### [Stored data]

»»

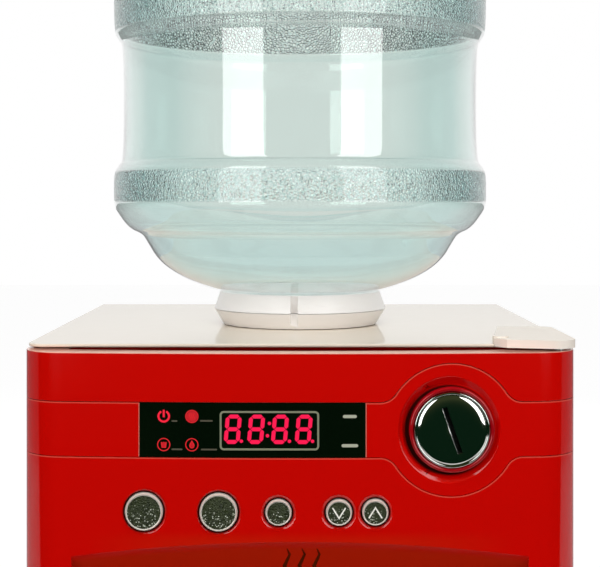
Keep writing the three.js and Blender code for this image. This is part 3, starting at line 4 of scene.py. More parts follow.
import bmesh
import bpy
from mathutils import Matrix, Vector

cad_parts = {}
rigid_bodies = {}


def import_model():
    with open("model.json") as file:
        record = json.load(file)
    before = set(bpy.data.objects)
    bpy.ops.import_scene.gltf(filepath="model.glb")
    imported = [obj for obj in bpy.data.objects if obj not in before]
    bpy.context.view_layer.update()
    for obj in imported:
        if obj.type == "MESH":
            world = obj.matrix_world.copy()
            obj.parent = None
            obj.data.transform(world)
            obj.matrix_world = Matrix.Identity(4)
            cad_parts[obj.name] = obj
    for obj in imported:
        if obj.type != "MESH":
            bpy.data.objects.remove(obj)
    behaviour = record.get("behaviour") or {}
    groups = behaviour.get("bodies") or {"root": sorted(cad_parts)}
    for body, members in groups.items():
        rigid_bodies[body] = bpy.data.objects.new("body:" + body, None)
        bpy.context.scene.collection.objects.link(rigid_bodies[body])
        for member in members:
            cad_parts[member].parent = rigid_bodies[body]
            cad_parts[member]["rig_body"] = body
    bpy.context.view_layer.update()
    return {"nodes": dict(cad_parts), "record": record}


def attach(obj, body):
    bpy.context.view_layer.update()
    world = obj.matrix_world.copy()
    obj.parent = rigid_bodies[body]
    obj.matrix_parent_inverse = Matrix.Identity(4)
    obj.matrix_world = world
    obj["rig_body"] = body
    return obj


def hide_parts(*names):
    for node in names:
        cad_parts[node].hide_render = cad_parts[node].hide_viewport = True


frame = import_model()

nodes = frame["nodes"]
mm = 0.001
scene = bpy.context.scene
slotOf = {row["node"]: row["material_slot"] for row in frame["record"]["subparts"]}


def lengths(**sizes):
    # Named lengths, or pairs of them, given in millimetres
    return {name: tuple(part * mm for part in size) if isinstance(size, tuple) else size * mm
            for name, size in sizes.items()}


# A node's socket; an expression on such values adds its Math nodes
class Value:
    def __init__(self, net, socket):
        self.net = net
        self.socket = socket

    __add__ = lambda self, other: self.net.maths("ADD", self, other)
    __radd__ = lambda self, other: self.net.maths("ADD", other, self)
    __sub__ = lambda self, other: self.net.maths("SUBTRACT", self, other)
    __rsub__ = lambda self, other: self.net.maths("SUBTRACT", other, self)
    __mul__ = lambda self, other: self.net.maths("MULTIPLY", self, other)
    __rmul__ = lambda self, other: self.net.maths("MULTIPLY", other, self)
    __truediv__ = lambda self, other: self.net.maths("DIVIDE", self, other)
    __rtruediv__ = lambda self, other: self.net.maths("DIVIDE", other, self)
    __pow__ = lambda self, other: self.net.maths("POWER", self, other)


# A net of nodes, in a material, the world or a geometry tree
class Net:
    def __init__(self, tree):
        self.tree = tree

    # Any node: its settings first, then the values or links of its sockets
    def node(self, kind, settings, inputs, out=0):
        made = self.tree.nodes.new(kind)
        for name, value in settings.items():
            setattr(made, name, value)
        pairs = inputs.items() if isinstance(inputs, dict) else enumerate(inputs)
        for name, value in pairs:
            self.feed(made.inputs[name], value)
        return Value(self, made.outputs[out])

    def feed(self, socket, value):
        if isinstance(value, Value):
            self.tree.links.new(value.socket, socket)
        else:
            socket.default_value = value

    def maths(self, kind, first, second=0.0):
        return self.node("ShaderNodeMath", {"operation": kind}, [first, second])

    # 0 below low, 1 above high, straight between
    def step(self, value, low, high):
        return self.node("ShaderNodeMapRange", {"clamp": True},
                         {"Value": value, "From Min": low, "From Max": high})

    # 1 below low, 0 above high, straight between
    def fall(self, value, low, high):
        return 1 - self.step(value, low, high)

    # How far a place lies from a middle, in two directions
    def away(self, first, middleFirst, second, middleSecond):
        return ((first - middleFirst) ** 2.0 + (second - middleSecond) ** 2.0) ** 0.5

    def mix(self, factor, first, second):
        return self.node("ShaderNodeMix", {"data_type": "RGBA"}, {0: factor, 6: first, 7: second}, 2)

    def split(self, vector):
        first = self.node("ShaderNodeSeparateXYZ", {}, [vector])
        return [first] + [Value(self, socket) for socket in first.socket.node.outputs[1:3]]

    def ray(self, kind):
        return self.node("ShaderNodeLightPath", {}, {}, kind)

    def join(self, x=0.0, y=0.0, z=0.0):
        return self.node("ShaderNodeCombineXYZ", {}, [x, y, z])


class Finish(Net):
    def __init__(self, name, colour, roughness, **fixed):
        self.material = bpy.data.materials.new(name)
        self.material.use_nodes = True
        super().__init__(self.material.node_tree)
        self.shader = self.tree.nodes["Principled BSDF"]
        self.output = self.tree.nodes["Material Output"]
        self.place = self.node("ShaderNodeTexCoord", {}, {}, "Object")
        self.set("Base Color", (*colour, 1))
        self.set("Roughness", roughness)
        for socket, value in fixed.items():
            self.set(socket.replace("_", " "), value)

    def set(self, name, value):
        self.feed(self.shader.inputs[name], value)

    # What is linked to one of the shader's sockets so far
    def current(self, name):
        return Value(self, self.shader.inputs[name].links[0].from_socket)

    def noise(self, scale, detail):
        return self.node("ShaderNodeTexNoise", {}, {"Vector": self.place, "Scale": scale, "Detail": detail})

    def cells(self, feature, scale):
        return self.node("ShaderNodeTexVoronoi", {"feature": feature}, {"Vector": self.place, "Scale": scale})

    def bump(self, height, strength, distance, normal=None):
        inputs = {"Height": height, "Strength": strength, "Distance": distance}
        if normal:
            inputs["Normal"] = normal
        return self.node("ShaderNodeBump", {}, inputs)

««

The first line to be transcribed is the one containing "for body, members", and the last is the one containing "for node in". Transcribe exactly those lines and nothing else.

    for body, members in groups.items():
        rigid_bodies[body] = bpy.data.objects.new("body:" + body, None)
        bpy.context.scene.collection.objects.link(rigid_bodies[body])
        for member in members:
            cad_parts[member].parent = rigid_bodies[body]
            cad_parts[member]["rig_body"] = body
    bpy.context.view_layer.update()
    return {"nodes": dict(cad_parts), "record": record}


def attach(obj, body):
    bpy.context.view_layer.update()
    world = obj.matrix_world.copy()
    obj.parent = rigid_bodies[body]
    obj.matrix_parent_inverse = Matrix.Identity(4)
    obj.matrix_world = world
    obj["rig_body"] = body
    return obj


def hide_parts(*names):
    for node in names:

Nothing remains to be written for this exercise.